INSTRUCTIONS TO FOLLOW.
Repeat the whole listing exactly.

━━━━

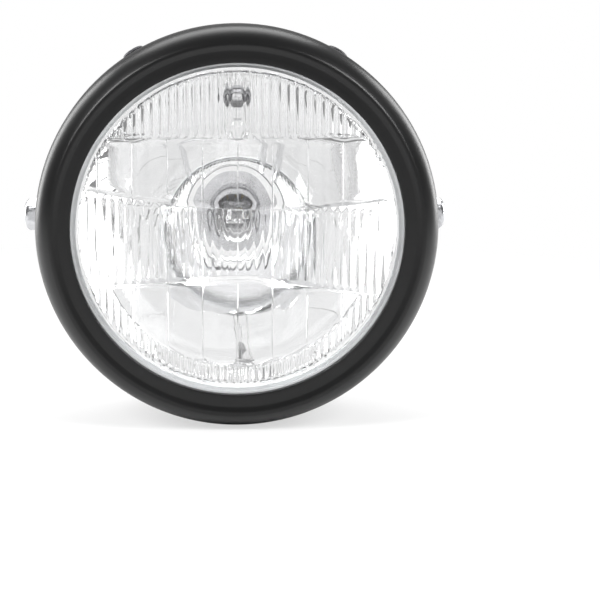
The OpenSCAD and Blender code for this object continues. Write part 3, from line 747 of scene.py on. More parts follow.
def arc(centre: Point2, radius: float, start: float, end: float, steps: int) -> list[Point2]:
    """Points of an arc from one angle in degrees to another."""
    angles = (math.radians(start + (end - start) * i / steps) for i in range(steps + 1))
    return [(centre[0] + radius * math.cos(a), centre[1] + radius * math.sin(a)) for a in angles]


def dome(radius: float, foot: float, height: float, steps: int) -> list[Point2]:
    """Points of a dome's section from its rim at the foot's height to its tip."""
    angles = (math.radians(90 * i / steps) for i in range(steps + 1))
    return [(radius * math.cos(a), foot + height * math.sin(a)) for a in angles]


def side_name(side: int) -> str:
    """Left for -1 and right for 1."""
    return "left" if side < 0 else "right"


def lamp_place(x: float, up: float, forward: float) -> Vector:
    """A point of the lamp's own frame in the row frame, in millimetres."""
    return Vector((x, -forward, up))


def settle(obj: Piece, slot: str, *nodes: str) -> None:
    """Puts a finished piece on the lamp's body.

    Args:
        obj: the piece.
        slot: the name of a material slot; not used.
        nodes: the CAD nodes that it stands for.
    """
    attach(obj, BODY)
    if nodes:
        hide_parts(*nodes)
    LOG.info("%s: %d faces", obj.name, len(obj.data.polygons))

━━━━

WORKED SOLUTION.
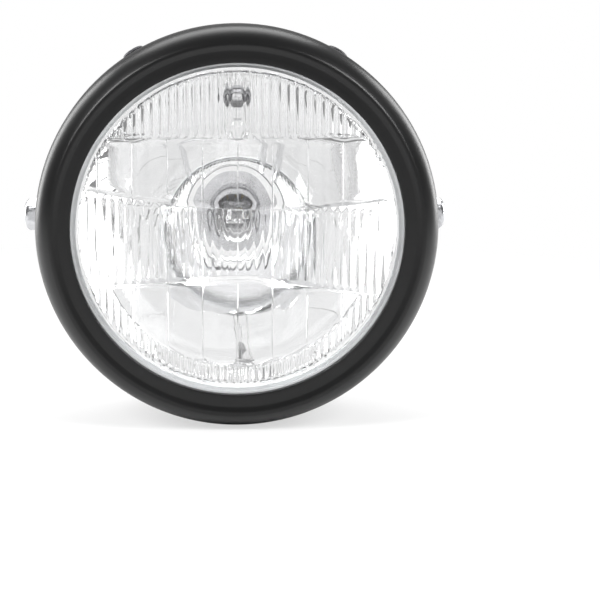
The OpenSCAD and Blender code for this object continues. Write part 3, from line 747 of scene.py on. More parts follow.
def arc(centre: Point2, radius: float, start: float, end: float, steps: int) -> list[Point2]:
    """Points of an arc from one angle in degrees to another."""
    angles = (math.radians(start + (end - start) * i / steps) for i in range(steps + 1))
    return [(centre[0] + radius * math.cos(a), centre[1] + radius * math.sin(a)) for a in angles]


def dome(radius: float, foot: float, height: float, steps: int) -> list[Point2]:
    """Points of a dome's section from its rim at the foot's height to its tip."""
    angles = (math.radians(90 * i / steps) for i in range(steps + 1))
    return [(radius * math.cos(a), foot + height * math.sin(a)) for a in angles]


def side_name(side: int) -> str:
    """Left for -1 and right for 1."""
    return "left" if side < 0 else "right"


def lamp_place(x: float, up: float, forward: float) -> Vector:
    """A point of the lamp's own frame in the row frame, in millimetres."""
    return Vector((x, -forward, up))


def settle(obj: Piece, slot: str, *nodes: str) -> None:
    """Puts a finished piece on the lamp's body.

    Args:
        obj: the piece.
        slot: the name of a material slot; not used.
        nodes: the CAD nodes that it stands for.
    """
    attach(obj, BODY)
    if nodes:
        hide_parts(*nodes)
    LOG.info("%s: %d faces", obj.name, len(obj.data.polygons))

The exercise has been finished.